Seriously Mercury, enough already. It’s been an emotionally tumultuous couple of weeks. In e-v-e-r-y which way.

Have decided to move out and find a one bed – I’ve always been highly dubious of people living in shared houses in their 30’s. Also, I hate the crazies that live here. I want to move back to Stokey, go back to shopping at Fresh and Wild and yoga at Abney Hall. It’d be an awesome solution if I didn’t want to get the fuck out of London. Saving for NY is gonna be harder this way but I don’t think I have another option.

It feels like there are almost no females in my life at the moment, with the exception of Jo. It’s curious. I’m far more comfortable around men (it was difficult not to write boys then, but I guess those days are over) for longer periods of time. Women just don’t like geeking out on trivia the way men do. On the phone to Jo this evening she disclosed that most girls will just find the best available thing in any given situation, regardless as to whether or not this is the right thing for them. I apparently do not do this. If what I want isn’t available I just go home and order it online. Ha.

I went for coffee with someone I was once in love with yesterday. It was interesting. I learned some things I didn’t know, was kind of weirded out by how time genuinely does make everything okay, and felt sort of good in a weird way about it.

I don’t know what to do about NY. I don’t know whether to just say fuck it, and go after Xmas, or whether to actually try and plan everything out, the way I love to. Why is it so hard? They should just give me a quiz, figure out how much better I’d be if I was there, and then let me move. I don’t really want to get married you know?

I have decided to not think too hard about anything this week, and try and take it easy and maybe the solution will just appear. Mercury and Neptune both stop being retrograde this week, and Neptune’s sort of a biggie. Outer planets and all that.

My copy deadline for my new astrology job is next monday.

Lizzy is cutting my hair tomorrow, I’m going to see 30 days of night on Halloween, Against Me! the day after, and Sivan and Karen are in town this weekend.

Busy.

Also, the fall schedule is really cutting out on the amount of time I can spend out of the house. Tell me you love me, is still awesome and we’ve hit midseason. Californication has it’s season finale next week, Gossip Girl becomes more watchable weekly, and Heroes has a storyline again. Oh yeah, and Dexter = just plain awesome, and the English ex junkie chick is completely growing on me. So much less irritating than whiny Rita.

It’s those little things that fuck me up the most.

I didn’t go see Kevin Devine and Chin Up Chin Up tonight. I thought it might have made me worse. Yesterdays good mood completely evaporated by the time I got to the office.

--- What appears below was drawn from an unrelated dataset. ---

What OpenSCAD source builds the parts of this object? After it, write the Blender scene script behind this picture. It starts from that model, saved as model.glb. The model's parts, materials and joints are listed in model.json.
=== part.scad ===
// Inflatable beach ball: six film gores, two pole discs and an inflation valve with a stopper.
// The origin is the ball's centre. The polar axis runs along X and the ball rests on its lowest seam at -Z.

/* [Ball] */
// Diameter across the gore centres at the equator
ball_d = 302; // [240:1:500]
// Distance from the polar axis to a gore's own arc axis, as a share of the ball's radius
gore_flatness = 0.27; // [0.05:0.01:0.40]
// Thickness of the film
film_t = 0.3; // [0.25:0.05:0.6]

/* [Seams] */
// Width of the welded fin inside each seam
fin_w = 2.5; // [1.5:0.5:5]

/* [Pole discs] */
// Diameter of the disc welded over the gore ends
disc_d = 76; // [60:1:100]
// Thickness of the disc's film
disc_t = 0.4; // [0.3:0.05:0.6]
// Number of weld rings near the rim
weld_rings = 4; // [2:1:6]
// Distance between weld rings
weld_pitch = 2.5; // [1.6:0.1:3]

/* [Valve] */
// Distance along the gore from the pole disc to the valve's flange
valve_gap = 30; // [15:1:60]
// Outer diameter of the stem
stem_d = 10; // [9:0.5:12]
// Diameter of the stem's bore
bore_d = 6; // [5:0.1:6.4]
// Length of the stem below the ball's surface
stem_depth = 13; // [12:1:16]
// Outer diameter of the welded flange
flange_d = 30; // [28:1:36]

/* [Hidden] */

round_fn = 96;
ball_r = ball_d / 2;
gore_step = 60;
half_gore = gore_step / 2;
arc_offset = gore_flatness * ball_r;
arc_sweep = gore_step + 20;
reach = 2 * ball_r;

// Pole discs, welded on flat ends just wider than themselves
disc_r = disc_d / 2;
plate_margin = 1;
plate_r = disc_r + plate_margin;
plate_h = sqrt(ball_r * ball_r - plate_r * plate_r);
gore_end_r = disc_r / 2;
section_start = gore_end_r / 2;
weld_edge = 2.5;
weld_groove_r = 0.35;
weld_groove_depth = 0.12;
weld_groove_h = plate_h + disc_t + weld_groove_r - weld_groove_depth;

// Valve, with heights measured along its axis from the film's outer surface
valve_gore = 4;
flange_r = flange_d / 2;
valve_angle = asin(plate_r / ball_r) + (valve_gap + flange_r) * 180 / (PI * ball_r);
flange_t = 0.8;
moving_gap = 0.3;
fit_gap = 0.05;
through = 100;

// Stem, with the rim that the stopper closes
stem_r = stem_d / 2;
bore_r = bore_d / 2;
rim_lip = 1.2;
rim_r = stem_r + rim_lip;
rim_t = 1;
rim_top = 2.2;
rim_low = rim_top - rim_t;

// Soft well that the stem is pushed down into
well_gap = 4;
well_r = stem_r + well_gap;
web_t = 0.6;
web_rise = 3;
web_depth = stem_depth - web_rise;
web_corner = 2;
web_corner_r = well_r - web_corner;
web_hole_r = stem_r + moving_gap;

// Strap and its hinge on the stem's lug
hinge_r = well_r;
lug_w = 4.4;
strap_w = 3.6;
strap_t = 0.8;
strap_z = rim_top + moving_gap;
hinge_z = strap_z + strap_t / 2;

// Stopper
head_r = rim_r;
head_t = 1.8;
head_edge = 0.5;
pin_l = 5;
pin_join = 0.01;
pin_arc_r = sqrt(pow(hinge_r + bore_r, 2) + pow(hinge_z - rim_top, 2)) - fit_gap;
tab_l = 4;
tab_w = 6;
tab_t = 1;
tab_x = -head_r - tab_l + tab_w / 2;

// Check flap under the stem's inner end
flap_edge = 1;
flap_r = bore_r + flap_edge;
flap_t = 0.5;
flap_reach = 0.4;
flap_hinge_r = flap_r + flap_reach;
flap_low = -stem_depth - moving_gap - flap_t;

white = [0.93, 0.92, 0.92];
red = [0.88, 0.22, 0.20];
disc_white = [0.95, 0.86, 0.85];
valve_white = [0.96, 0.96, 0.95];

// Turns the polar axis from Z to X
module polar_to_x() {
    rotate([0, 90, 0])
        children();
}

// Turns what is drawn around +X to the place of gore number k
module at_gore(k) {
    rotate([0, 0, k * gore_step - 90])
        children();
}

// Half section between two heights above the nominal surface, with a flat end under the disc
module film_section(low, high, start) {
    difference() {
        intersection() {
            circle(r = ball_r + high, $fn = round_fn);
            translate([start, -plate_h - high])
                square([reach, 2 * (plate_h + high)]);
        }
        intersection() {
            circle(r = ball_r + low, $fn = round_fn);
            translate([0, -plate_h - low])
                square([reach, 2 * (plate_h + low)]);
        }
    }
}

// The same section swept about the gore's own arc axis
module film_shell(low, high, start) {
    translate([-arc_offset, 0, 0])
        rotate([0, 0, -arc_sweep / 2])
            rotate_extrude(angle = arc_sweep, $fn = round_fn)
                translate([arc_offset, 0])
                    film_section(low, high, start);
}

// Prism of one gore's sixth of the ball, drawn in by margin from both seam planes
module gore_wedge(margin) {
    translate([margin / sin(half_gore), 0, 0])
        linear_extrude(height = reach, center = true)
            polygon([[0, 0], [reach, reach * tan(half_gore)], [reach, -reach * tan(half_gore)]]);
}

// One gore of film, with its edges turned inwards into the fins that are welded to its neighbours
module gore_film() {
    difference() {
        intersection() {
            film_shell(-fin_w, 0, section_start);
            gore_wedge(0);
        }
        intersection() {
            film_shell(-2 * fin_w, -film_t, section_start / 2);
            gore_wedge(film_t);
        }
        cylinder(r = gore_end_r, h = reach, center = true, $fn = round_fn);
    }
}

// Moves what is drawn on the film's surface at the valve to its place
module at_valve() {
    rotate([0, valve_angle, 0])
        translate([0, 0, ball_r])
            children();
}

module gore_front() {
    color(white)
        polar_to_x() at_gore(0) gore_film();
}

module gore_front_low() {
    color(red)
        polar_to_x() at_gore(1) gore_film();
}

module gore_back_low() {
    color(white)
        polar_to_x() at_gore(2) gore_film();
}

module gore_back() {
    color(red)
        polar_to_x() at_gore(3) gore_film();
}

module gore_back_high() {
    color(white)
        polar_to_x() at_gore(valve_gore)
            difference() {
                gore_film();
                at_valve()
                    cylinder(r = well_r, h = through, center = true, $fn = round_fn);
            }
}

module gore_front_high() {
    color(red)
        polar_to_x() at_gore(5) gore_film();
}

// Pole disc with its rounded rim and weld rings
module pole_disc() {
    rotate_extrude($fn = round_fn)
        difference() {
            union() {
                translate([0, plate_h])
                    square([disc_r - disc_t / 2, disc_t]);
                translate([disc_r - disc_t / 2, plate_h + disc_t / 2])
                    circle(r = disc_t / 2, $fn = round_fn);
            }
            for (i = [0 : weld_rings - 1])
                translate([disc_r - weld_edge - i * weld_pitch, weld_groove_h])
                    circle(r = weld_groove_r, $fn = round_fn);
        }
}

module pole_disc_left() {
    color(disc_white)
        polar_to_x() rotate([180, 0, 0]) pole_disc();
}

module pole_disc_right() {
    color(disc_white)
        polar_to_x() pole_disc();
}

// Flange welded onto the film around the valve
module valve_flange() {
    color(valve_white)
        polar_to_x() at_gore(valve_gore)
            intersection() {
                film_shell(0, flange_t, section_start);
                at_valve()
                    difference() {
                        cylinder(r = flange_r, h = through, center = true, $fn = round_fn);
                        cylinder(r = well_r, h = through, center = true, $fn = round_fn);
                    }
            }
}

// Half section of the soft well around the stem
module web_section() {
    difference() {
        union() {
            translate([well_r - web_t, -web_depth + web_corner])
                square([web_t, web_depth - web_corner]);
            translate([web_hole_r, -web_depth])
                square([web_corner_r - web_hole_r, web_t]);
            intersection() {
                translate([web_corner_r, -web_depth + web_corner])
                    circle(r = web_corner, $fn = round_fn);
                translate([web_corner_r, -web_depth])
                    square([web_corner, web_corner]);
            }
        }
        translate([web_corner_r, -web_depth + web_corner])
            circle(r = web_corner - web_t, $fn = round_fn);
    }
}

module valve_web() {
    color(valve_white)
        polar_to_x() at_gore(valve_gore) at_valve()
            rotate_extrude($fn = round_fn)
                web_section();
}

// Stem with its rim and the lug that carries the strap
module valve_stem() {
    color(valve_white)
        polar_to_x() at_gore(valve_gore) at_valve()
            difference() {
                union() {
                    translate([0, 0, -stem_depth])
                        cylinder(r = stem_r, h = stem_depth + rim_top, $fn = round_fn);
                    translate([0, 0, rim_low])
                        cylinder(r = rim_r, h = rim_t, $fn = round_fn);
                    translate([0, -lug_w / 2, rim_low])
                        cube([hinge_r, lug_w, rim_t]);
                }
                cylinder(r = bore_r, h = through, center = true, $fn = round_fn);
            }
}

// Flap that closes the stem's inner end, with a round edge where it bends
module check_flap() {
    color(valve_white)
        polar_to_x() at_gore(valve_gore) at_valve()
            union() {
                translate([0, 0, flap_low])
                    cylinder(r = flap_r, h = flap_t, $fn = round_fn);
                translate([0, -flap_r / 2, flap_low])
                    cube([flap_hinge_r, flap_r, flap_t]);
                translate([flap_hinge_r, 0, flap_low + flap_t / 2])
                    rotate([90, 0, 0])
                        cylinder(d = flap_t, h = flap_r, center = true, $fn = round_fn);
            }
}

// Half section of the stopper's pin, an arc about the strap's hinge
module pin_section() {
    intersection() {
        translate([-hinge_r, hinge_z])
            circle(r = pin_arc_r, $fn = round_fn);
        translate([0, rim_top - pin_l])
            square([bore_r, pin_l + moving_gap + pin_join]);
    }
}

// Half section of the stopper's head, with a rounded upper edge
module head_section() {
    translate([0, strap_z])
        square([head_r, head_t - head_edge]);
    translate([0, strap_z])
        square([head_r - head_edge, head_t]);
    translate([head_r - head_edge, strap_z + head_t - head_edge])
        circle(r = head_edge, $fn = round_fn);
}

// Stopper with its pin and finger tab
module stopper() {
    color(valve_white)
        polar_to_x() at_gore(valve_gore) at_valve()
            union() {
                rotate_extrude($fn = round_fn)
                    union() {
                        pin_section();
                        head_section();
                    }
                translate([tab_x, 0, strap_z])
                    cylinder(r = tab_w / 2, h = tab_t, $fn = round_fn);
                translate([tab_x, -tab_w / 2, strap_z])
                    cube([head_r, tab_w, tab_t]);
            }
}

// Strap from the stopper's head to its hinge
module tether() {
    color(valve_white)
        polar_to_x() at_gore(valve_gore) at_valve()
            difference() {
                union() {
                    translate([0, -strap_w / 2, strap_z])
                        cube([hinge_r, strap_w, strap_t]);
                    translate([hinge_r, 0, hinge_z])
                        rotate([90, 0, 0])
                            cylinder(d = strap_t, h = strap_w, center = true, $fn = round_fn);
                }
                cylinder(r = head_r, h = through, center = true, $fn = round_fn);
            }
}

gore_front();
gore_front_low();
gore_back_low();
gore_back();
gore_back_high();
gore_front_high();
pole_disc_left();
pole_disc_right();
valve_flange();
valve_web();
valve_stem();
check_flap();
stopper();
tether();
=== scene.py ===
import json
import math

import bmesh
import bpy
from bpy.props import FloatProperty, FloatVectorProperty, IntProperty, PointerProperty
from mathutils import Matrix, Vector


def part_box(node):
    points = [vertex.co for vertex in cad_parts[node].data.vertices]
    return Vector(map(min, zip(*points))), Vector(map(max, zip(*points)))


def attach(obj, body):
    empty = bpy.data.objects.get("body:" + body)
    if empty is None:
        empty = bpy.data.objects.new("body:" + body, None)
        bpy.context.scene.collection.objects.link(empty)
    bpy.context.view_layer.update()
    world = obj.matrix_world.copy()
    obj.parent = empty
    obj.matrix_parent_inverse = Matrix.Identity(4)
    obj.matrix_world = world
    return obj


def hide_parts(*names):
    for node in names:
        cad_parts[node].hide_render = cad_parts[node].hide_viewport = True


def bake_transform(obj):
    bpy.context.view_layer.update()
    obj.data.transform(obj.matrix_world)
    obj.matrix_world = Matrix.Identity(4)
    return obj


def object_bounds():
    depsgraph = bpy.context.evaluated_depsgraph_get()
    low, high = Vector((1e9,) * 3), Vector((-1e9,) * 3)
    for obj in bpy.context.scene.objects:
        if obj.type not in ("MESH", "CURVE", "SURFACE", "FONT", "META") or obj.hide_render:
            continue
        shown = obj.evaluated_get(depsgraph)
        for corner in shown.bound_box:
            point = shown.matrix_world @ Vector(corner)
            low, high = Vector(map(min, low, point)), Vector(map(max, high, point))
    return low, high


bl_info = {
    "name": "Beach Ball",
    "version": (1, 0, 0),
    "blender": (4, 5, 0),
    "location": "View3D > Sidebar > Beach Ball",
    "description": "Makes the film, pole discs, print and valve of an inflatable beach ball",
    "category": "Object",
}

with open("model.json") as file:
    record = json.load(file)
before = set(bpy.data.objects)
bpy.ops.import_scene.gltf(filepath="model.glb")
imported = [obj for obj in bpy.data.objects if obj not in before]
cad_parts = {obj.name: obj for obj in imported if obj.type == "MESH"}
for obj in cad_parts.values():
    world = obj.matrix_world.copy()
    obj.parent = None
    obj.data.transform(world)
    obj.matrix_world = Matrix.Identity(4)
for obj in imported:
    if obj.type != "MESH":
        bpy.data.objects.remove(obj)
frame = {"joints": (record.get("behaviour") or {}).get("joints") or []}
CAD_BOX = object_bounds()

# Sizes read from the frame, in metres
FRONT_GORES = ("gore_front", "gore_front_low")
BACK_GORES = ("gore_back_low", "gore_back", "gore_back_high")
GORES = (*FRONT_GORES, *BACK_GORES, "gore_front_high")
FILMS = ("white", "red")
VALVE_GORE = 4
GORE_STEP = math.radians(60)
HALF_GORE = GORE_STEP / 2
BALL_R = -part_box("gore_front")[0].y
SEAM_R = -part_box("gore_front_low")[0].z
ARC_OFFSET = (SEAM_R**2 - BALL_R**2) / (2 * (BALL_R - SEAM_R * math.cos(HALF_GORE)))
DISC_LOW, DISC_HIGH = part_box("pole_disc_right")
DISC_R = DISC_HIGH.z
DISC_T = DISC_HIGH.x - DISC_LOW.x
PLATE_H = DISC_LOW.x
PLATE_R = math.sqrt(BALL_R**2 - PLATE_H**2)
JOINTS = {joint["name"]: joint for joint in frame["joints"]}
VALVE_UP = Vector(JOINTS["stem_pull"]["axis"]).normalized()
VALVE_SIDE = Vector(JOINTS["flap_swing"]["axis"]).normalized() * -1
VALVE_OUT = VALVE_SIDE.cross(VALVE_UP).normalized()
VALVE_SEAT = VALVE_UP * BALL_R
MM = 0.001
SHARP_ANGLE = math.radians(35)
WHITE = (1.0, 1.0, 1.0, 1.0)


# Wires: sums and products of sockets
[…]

I (eventually) finished Jpod today, and although I didn’t like it very much, and it felt contrived and wrong and like it was written to be broadcast by the people behind chuck at NBC, I was still sad that it was over, fictional friends are always harder to let go than real life ones. And it’s not just that these characters are percet, for I am a big fan of character flaws, in you know, characters. In real life people they tend to leave a bad taste in my mouth. Not least of all mine.
Why don’t the people i work with exhibit any fun geeky couplandesque qualities. I’ve often wondered what it would be like to live in Microserfs. Then I could partake in the breakfast cereals decadence conversation, and it would be the 90s. And everything would feel slightly less hopeless, and not so old.
I am getting better at being okay with realising I really can only rely on myself. People schmeople.
Today has been confusing.

Fucking solar eclipse in Virgo.

I don’t like not being in control of other peoples perception of me. I’m re-reading pretty in punk to try and make some sense of this. I think I need a punk rock therapist. I really don’t think that you can figure me out, without at least a slight pop-cultural frame of reference. It can’t all be as basic and Freudian as first assumed eh?

It’s 10 days tomorrow, til I turn 30. I’ve mostly stopped freaking about it, I don’t think I’ll stop beating myself up about the things I feel I should’ve done though. Fixing me is hard work.

But for now, I guess I’ll just sit here and listen to Jim Yoshii and think it all out.